The concentration exam is given and graded by the graduate faculty of the Department
of Economics. The Concentration exam is given in two parts: the first part is in theory
and econometrics (covering Economics 7/8310, 7/8311 and 7/8320, 7/8321 and 7/8810,
7/8811) and the second part is in the field of specialization covering work in the
field courses. It must be emphasized that questions on the examination are not restricted
to what is covered in particular courses. The exams are designed to test the student's
overall knowledge and ability to integrate material and concepts across courses. The
field section will cover material from the field courses, but questions are not restricted
solely to course material. Normally the theory and econometrics sections are taken
after the fall semester of the second year while the field exam is taken immediately
after completing the second field course. Each part is graded independently and both
must be passed successfully. If one part is failed only that part need be retaken.
For the economics concentration exam two examination committees will be formed: one
for the theory and econometrics section consisting of five faculty members and one
for each field exam consisting of three faculty, with at least two teaching or doing
research in the field. The Ph.D. Coordinator of the Department will serve as the chair
of both committees and is responsible for forming the committees. Each committee will
prepare their section of the exam based upon questions submitted by the committee
members. (Each question submitted for consideration must also have an answer or outline
of the answer submitted with it for consideration by the committee). After the examination
is administered the Chair of the committees will distribute copies of the completed
exams, each student being identified only by a number to ensure anonymity, along with
a key to the committees' members for grading. Each member of the two committees will
grade all questions on that committee's exam. The grading process is described in
detail in section 3 below.
The minor exam is prepared and graded by a committee of professors in the minor area.
Students have the option of taking this exam at the same time as the examinations
in the concentration, though it may be taken at a different time. The only restriction
is that the student must have completed all course work before taking any exam.

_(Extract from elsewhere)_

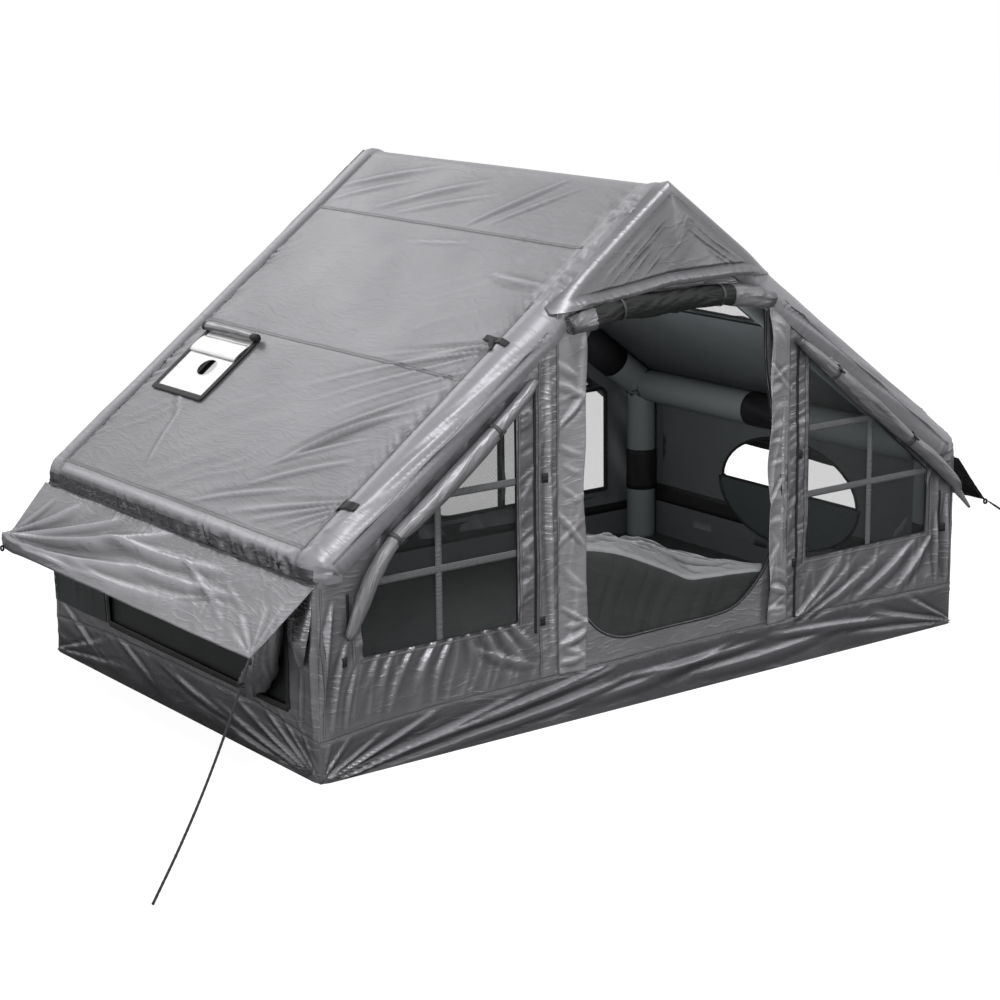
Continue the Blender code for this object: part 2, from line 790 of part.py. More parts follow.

Grading Ph.D. Exams in the Economics Department
Each examination committee member grades every question. Every question has the same
weight. A numerical score of 1 to 10 is assigned to each question as follows: Numerical
Score Level of Performance
9-10 Excellent 8 Very Good 7 Pass 6 Fail
The student's score for each question is the arithmetic average of all numerical scores
submitted by graders. The total score for the exam is the sum of the scores of the
questions answered by the student. The maximum possible score is 10 times the number
of questions. The percentage score for the exam is the ratio of the student's total
score to the maximum possible score times 100.
If the exam percentage score is greater than or equal to 90 percent, the student receives
an overall grade of Excellent. If the percentage score is greater than or equal to
80 percent, the student receives a grade of Very Good. If the percentage score is
greater than or equal to 70 percent, the student receives a grade of Pass. If the
percentage score is less than 70 percent the grade is fail.
If the student fails a written exam (or any part of the written exam) he/she may take
that exam (or part) one additional time. When the student passes all written exams,
the oral component of the comprehensive exam will be scheduled (see below). If the
student has failed one or more of the written exams twice the student may request
an oral exam to demonstrate competency in those areas. In this case the outcome of
the oral exam is either: 1) fail, and the student has failed the comprehensive exam
and is dismissed from the program, or 2) permission to retake the written exam (or
part of the written exam) that he/she failed one, and only one, additional time. If
the student then passes that written exam the student then will schedule the oral
exam for one and only one additional time. If the student fails that written exam
(or part) the student has failed the comprehensive exam and is dismissed from the
Within one month of completing the last written exam, the oral examination must be
taken. The examination committee for the oral exam consists of all members of the
written comprehensive exams. In addition, any member of the graduate faculty may attend
the examination, including those from the minor area, but they do not participate
in the grading. Each member of the oral examination committee should assign a numerical
score to the total oral examination (on the same basis as the scoring for individual
questions of the written examination discussed above) and the average score of all
examiners will be the score of the oral exam. A wide range of questions on topics
studied in courses, including basic theory, the field, and the minor may be encountered.
If the student has failed any of the written components the oral exam may offer an
opportunity for the student to demonstrate competency in those areas (as described
above). The discussion may extend to tentative ideas for a dissertation, and to how
the material in course work might contribute to this research. When the student passes
all written exams and the oral exam he/she has passed the comprehensive exam.